Few people who were at boarding school back in the Seventies can have escaped the effects of this brutal and brutalising culture. Free a group of young boys from parental control and leave them largely unsupervised for hours on end… Only those with the most blindly naïve view of human nature could be surprised at what happens next. And when the school is itself run on the basis of gratuitous violence — beatings being the only language of moral instruction I can recall — one has all the elements of a little lesson in the social dynamics of the crucifixion.

Perhaps the most challenging thing for a congregation to accept during Holy Week is that the people who welcome Jesus into Jerusalem at the beginning of the week are those same people who jeer for him to be crucified a few days later. All the signs were that this man was the Messiah — half religious leader, half king — who would return the Jewish people to the glory days of Kings David and Solomon. The Messiah was the charismatic frontman for the Make Israel Great Again movement. The sort of person who could draw a crowd, get them all excited, hold them in his hand.

Palm Sunday has all the energy of a Trump rally in a football stadium, with crowds pouring down the Mount of Olives to hail their hero’s triumphant entry into the city. I have joined those crowds myself on Palm Sunday and, even though we know what follows, it still feels like religious enthusiasm at its least self-critical. Punch the air. We are on the winning side.

But when squeezed inside the political cauldron of Jerusalem, something changes. Within days, maybe even within hours, the perspective flips. The all-conquering hero suddenly looks like a funny little man from provincial Galilee, someone who won’t stand up for himself, someone who allows himself to be bossed about by the authorities. And all that nonsense about turning the other cheek. What a loser. And messiahs can’t be losers. The cries of “Hosanna!” fade away to be swiftly replaced by “Crucify!”.

The crowd is the great villain of Holy Week. More so than Judas, the betrayer. More so than Pilate, the pragmatic amoral politician, straight out of central casting. More so than Peter, the denier. The crowd has a kind of demonic corporate personality: fickle, gratuitous, devoid of conscience, at turns both sentimental and brutal. In the crowd, you can no more be blamed for your actions than a starling can be held responsible for the direction of a murmuration. Everyone has deniability, no one has blood on their hands because everyone has blood on their hands.

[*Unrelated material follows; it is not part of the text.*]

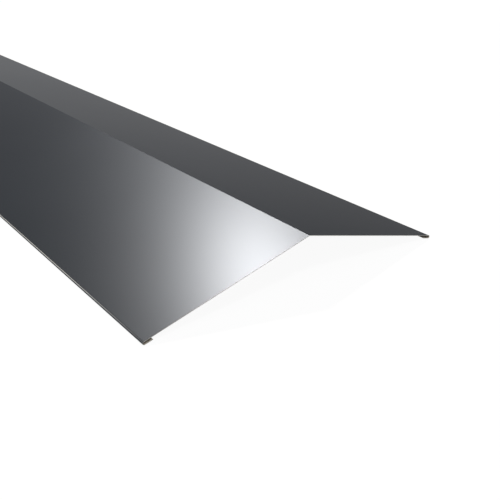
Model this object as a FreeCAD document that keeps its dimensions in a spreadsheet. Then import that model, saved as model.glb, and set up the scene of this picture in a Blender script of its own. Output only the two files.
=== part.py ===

In the Gospels, the crowd functions much like the Ring of Gyges, a mythical band that grants invisibility to those who wear it. Plato talks about it in Book 2 of The Republic, where he asks if any of us, when freed from the possibility of detection, would be so virtuous as to resist the temptation to do whatever our passions might compel. The Gospels suggest not.

The liturgy of Holy Week is designed to call us out, to expose the way we flit from friend to betrayer the moment our own security is threatened. If the liturgy is doing its job properly, Christians should recognise themselves as the very people who are screaming to string him up. And piety does not save us from being among their number. There is something more than a little ironic about that. Holy Week is packed full of religious services. Yet Holy Week is also a thoroughgoing attack on religious piety, whereby the more religious you are, the greater your failure.

So, for example, Peter’s denial of Christ — “Nope, I don’t know him” — wasn’t just a one-off. Three times he pretended he wasn’t one of them. And yet, it is from this unpromising material that the church itself is created. Peter was the first Pope.

This Christian attitude is the absolute polar opposite of that debased and moralistic approach to human values that is known as cancel culture. In cancel culture there is no way of coming back from the taint of guilt. In cancel culture everyone is encouraged to see themselves as a victim but no one has the courage to admit they have been the victimiser — except, of course, in the most general of terms. And the two are connected. Cancel culture offers no redemption, so encourages only the denial of one’s complicity. By contrast, Holy Week offers nowhere to hide from our own cowardice and failure. In this story, we are the betrayers. And yet this is also the one where we emerge transformed.

And that, in the end is the weakness of cancel culture moralism: it leaves everything where it is. People are not changed. In the quiet of Holy Week, I can admit the painful truth that I was a bully too. Both a victim and a victimiser. I looked away when I should have stepped in. I too pretended it wasn’t going on. Because if you can’t admit it, you can’t heal it.